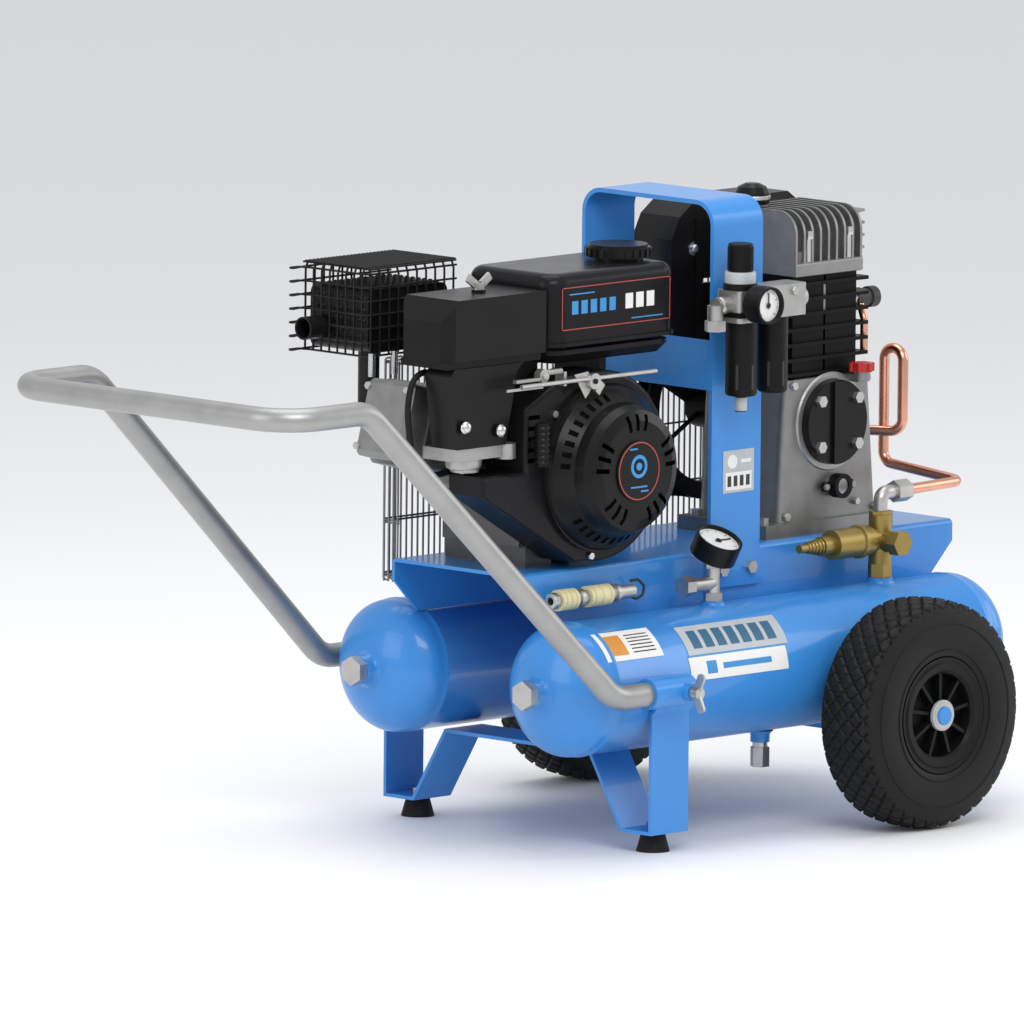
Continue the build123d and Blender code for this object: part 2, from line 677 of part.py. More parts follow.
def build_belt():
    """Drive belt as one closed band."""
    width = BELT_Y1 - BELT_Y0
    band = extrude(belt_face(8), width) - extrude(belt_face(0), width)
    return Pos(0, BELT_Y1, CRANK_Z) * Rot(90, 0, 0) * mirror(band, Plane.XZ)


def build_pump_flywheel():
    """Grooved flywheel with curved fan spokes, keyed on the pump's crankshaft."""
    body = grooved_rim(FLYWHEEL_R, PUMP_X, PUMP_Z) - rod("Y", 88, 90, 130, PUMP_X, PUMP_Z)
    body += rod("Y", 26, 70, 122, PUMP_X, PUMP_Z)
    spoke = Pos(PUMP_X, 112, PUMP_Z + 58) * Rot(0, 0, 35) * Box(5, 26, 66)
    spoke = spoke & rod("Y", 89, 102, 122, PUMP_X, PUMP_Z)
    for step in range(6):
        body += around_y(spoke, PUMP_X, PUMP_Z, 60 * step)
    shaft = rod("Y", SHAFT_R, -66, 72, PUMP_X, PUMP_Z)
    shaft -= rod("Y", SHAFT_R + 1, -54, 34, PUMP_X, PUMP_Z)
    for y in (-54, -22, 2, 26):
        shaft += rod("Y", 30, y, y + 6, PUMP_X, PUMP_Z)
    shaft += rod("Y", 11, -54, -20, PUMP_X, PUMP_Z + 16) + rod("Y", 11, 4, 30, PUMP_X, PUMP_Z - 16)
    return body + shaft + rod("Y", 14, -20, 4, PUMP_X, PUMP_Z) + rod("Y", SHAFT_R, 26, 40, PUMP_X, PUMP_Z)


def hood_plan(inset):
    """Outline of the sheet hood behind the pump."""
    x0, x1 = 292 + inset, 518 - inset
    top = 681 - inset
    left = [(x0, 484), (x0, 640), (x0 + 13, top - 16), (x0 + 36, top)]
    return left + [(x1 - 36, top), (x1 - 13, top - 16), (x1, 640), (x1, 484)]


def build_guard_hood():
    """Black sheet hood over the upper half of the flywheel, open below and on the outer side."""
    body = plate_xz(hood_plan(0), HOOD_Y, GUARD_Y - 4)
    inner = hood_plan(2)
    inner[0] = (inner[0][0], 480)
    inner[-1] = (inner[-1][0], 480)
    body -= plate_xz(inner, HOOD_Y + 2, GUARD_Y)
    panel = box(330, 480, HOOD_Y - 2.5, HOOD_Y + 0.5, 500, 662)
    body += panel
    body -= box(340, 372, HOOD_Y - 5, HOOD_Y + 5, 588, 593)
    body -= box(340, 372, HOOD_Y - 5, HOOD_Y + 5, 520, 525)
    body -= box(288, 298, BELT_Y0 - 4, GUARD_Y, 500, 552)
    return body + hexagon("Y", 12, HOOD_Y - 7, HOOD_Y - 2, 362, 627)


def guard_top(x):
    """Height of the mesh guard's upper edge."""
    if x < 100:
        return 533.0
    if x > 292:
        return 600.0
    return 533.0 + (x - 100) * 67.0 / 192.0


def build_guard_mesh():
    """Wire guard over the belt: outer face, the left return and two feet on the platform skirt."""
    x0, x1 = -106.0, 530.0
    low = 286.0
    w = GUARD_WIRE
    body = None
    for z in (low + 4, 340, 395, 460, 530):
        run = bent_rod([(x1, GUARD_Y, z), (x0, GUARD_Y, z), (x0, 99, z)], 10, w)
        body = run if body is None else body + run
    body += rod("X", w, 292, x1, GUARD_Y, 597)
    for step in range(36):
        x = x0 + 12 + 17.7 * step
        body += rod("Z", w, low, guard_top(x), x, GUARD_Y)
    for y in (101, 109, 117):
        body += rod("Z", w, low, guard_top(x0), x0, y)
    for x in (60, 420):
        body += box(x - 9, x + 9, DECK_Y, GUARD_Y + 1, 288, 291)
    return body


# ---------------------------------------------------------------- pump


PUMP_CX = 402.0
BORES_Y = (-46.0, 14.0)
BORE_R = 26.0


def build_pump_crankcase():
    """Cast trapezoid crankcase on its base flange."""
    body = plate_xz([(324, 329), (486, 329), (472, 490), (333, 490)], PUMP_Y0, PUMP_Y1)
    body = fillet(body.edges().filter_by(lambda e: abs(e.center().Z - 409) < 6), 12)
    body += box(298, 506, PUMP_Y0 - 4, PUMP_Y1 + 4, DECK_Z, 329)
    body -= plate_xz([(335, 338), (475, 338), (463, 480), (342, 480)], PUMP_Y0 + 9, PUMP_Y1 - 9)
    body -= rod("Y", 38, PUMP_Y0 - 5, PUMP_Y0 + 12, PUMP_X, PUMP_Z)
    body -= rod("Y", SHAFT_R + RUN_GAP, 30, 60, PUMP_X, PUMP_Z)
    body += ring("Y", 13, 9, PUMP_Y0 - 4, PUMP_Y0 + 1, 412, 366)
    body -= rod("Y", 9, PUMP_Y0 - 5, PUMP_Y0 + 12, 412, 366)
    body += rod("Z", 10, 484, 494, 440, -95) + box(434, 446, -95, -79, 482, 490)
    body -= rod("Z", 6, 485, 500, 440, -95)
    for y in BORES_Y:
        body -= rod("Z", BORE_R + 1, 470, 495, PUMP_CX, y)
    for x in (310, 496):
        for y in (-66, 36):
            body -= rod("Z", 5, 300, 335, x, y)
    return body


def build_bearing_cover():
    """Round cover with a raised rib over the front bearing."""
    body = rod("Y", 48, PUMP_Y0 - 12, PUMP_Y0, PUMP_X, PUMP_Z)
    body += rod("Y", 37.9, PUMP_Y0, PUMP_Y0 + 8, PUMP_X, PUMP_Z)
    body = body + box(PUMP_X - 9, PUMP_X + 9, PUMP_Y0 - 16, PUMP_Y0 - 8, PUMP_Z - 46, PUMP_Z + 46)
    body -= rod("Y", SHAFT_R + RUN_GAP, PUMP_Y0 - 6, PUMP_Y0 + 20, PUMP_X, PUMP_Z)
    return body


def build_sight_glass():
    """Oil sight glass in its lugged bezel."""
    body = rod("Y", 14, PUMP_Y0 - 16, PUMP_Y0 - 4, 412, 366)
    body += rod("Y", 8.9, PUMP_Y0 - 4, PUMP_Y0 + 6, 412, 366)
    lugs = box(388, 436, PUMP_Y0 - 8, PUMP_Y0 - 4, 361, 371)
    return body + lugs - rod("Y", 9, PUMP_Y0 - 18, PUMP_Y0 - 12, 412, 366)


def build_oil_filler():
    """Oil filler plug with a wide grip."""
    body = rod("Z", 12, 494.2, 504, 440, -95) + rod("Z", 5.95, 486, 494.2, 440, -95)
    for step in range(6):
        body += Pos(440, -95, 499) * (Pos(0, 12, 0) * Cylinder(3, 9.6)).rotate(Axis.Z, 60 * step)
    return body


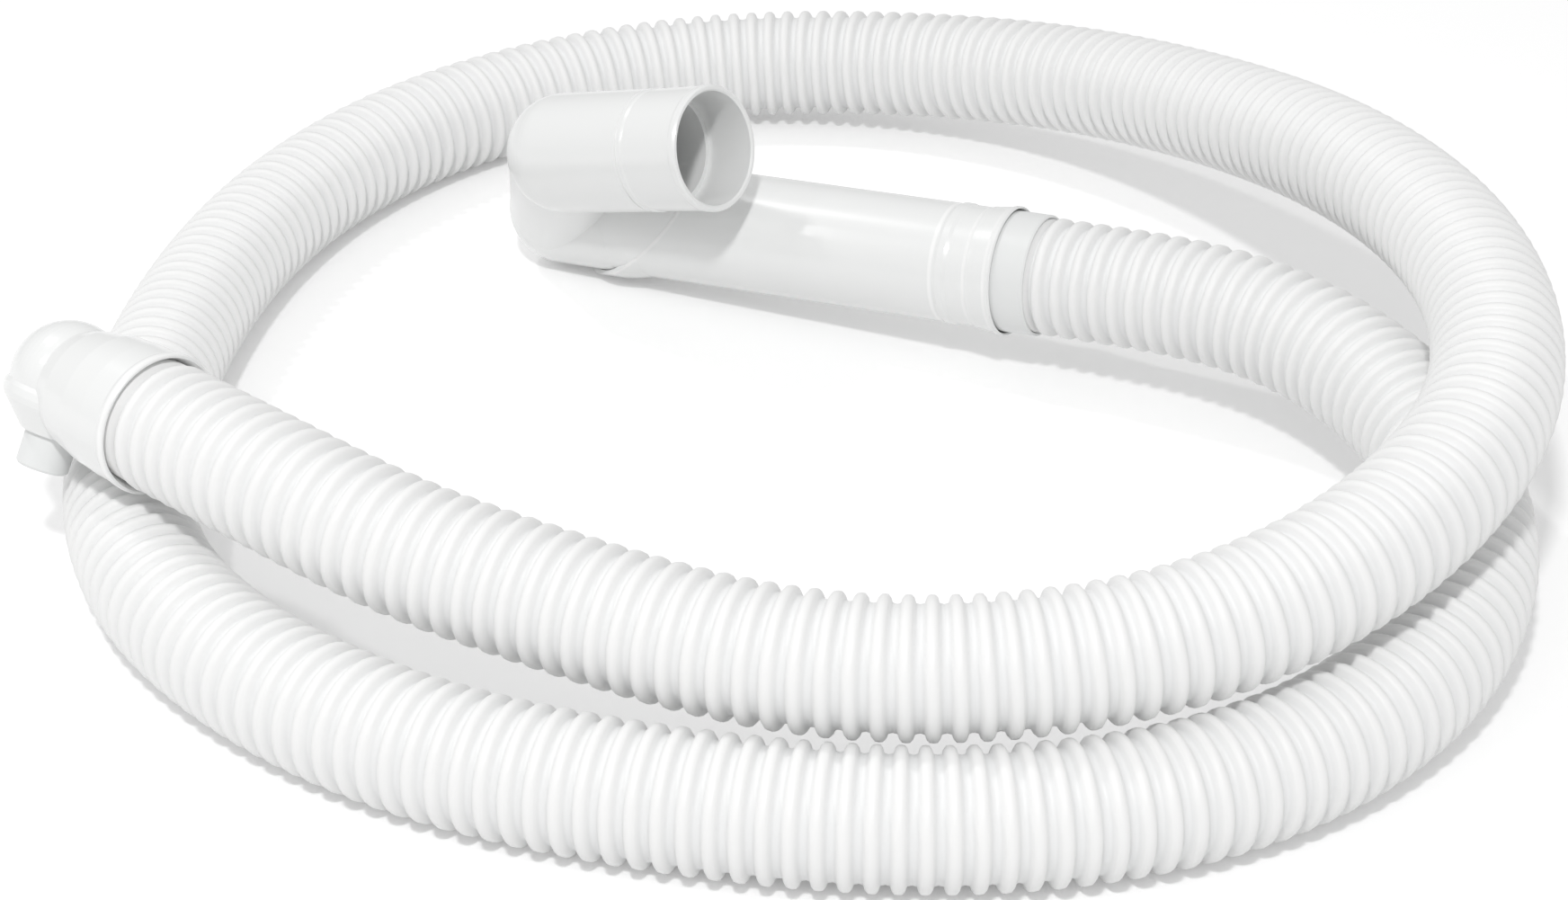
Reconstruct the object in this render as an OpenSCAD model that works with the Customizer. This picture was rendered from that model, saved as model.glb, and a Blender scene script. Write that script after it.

++++++++

Written exercise: The records above must be repeated exactly, every one of them.

Exercise output:
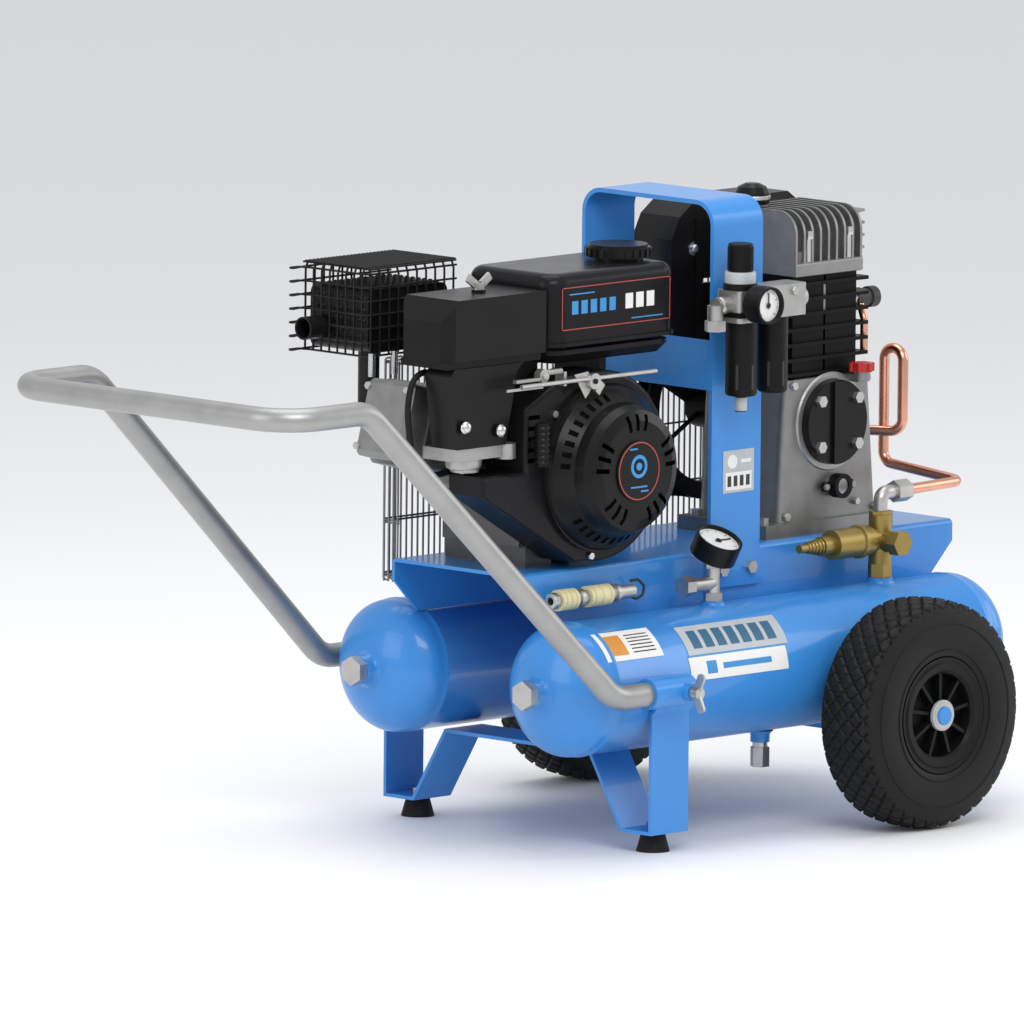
Continue the build123d and Blender code for this object: part 2, from line 677 of part.py. More parts follow.
def build_belt():
    """Drive belt as one closed band."""
    width = BELT_Y1 - BELT_Y0
    band = extrude(belt_face(8), width) - extrude(belt_face(0), width)
    return Pos(0, BELT_Y1, CRANK_Z) * Rot(90, 0, 0) * mirror(band, Plane.XZ)


def build_pump_flywheel():
    """Grooved flywheel with curved fan spokes, keyed on the pump's crankshaft."""
    body = grooved_rim(FLYWHEEL_R, PUMP_X, PUMP_Z) - rod("Y", 88, 90, 130, PUMP_X, PUMP_Z)
    body += rod("Y", 26, 70, 122, PUMP_X, PUMP_Z)
    spoke = Pos(PUMP_X, 112, PUMP_Z + 58) * Rot(0, 0, 35) * Box(5, 26, 66)
    spoke = spoke & rod("Y", 89, 102, 122, PUMP_X, PUMP_Z)
    for step in range(6):
        body += around_y(spoke, PUMP_X, PUMP_Z, 60 * step)
    shaft = rod("Y", SHAFT_R, -66, 72, PUMP_X, PUMP_Z)
    shaft -= rod("Y", SHAFT_R + 1, -54, 34, PUMP_X, PUMP_Z)
    for y in (-54, -22, 2, 26):
        shaft += rod("Y", 30, y, y + 6, PUMP_X, PUMP_Z)
    shaft += rod("Y", 11, -54, -20, PUMP_X, PUMP_Z + 16) + rod("Y", 11, 4, 30, PUMP_X, PUMP_Z - 16)
    return body + shaft + rod("Y", 14, -20, 4, PUMP_X, PUMP_Z) + rod("Y", SHAFT_R, 26, 40, PUMP_X, PUMP_Z)


def hood_plan(inset):
    """Outline of the sheet hood behind the pump."""
    x0, x1 = 292 + inset, 518 - inset
    top = 681 - inset
    left = [(x0, 484), (x0, 640), (x0 + 13, top - 16), (x0 + 36, top)]
    return left + [(x1 - 36, top), (x1 - 13, top - 16), (x1, 640), (x1, 484)]


def build_guard_hood():
    """Black sheet hood over the upper half of the flywheel, open below and on the outer side."""
    body = plate_xz(hood_plan(0), HOOD_Y, GUARD_Y - 4)
    inner = hood_plan(2)
    inner[0] = (inner[0][0], 480)
    inner[-1] = (inner[-1][0], 480)
    body -= plate_xz(inner, HOOD_Y + 2, GUARD_Y)
    panel = box(330, 480, HOOD_Y - 2.5, HOOD_Y + 0.5, 500, 662)
    body += panel
    body -= box(340, 372, HOOD_Y - 5, HOOD_Y + 5, 588, 593)
    body -= box(340, 372, HOOD_Y - 5, HOOD_Y + 5, 520, 525)
    body -= box(288, 298, BELT_Y0 - 4, GUARD_Y, 500, 552)
    return body + hexagon("Y", 12, HOOD_Y - 7, HOOD_Y - 2, 362, 627)


def guard_top(x):
    """Height of the mesh guard's upper edge."""
    if x < 100:
        return 533.0
    if x > 292:
        return 600.0
    return 533.0 + (x - 100) * 67.0 / 192.0


def build_guard_mesh():
    """Wire guard over the belt: outer face, the left return and two feet on the platform skirt."""
    x0, x1 = -106.0, 530.0
    low = 286.0
    w = GUARD_WIRE
    body = None
    for z in (low + 4, 340, 395, 460, 530):
        run = bent_rod([(x1, GUARD_Y, z), (x0, GUARD_Y, z), (x0, 99, z)], 10, w)
        body = run if body is None else body + run
    body += rod("X", w, 292, x1, GUARD_Y, 597)
    for step in range(36):
        x = x0 + 12 + 17.7 * step
        body += rod("Z", w, low, guard_top(x), x, GUARD_Y)
    for y in (101, 109, 117):
        body += rod("Z", w, low, guard_top(x0), x0, y)
    for x in (60, 420):
        body += box(x - 9, x + 9, DECK_Y, GUARD_Y + 1, 288, 291)
    return body


# ---------------------------------------------------------------- pump


PUMP_CX = 402.0
BORES_Y = (-46.0, 14.0)
BORE_R = 26.0


def build_pump_crankcase():
    """Cast trapezoid crankcase on its base flange."""
    body = plate_xz([(324, 329), (486, 329), (472, 490), (333, 490)], PUMP_Y0, PUMP_Y1)
    body = fillet(body.edges().filter_by(lambda e: abs(e.center().Z - 409) < 6), 12)
    body += box(298, 506, PUMP_Y0 - 4, PUMP_Y1 + 4, DECK_Z, 329)
    body -= plate_xz([(335, 338), (475, 338), (463, 480), (342, 480)], PUMP_Y0 + 9, PUMP_Y1 - 9)
    body -= rod("Y", 38, PUMP_Y0 - 5, PUMP_Y0 + 12, PUMP_X, PUMP_Z)
    body -= rod("Y", SHAFT_R + RUN_GAP, 30, 60, PUMP_X, PUMP_Z)
    body += ring("Y", 13, 9, PUMP_Y0 - 4, PUMP_Y0 + 1, 412, 366)
    body -= rod("Y", 9, PUMP_Y0 - 5, PUMP_Y0 + 12, 412, 366)
    body += rod("Z", 10, 484, 494, 440, -95) + box(434, 446, -95, -79, 482, 490)
    body -= rod("Z", 6, 485, 500, 440, -95)
    for y in BORES_Y:
        body -= rod("Z", BORE_R + 1, 470, 495, PUMP_CX, y)
    for x in (310, 496):
        for y in (-66, 36):
            body -= rod("Z", 5, 300, 335, x, y)
    return body


def build_bearing_cover():
    """Round cover with a raised rib over the front bearing."""
    body = rod("Y", 48, PUMP_Y0 - 12, PUMP_Y0, PUMP_X, PUMP_Z)
    body += rod("Y", 37.9, PUMP_Y0, PUMP_Y0 + 8, PUMP_X, PUMP_Z)
    body = body + box(PUMP_X - 9, PUMP_X + 9, PUMP_Y0 - 16, PUMP_Y0 - 8, PUMP_Z - 46, PUMP_Z + 46)
    body -= rod("Y", SHAFT_R + RUN_GAP, PUMP_Y0 - 6, PUMP_Y0 + 20, PUMP_X, PUMP_Z)
    return body


def build_sight_glass():
    """Oil sight glass in its lugged bezel."""
    body = rod("Y", 14, PUMP_Y0 - 16, PUMP_Y0 - 4, 412, 366)
    body += rod("Y", 8.9, PUMP_Y0 - 4, PUMP_Y0 + 6, 412, 366)
    lugs = box(388, 436, PUMP_Y0 - 8, PUMP_Y0 - 4, 361, 371)
    return body + lugs - rod("Y", 9, PUMP_Y0 - 18, PUMP_Y0 - 12, 412, 366)


def build_oil_filler():
    """Oil filler plug with a wide grip."""
    body = rod("Z", 12, 494.2, 504, 440, -95) + rod("Z", 5.95, 486, 494.2, 440, -95)
    for step in range(6):
        body += Pos(440, -95, 499) * (Pos(0, 12, 0) * Cylinder(3, 9.6)).rotate(Axis.Z, 60 * step)
    return body


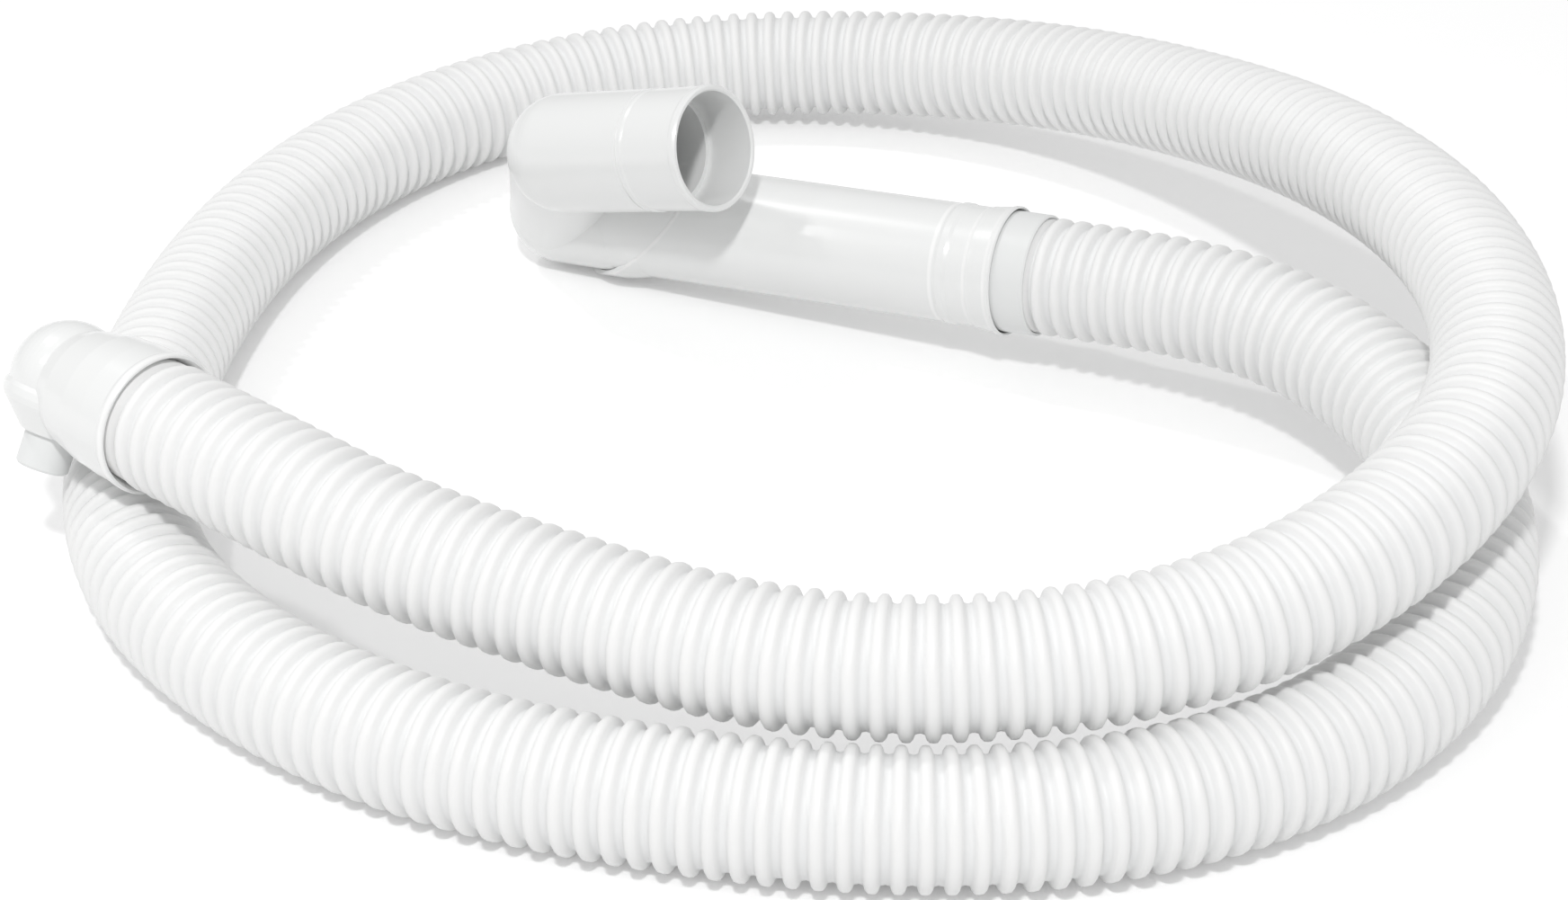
Reconstruct the object in this render as an OpenSCAD model that works with the Customizer. This picture was rendered from that model, saved as model.glb, and a Blender scene script. Write that script after it.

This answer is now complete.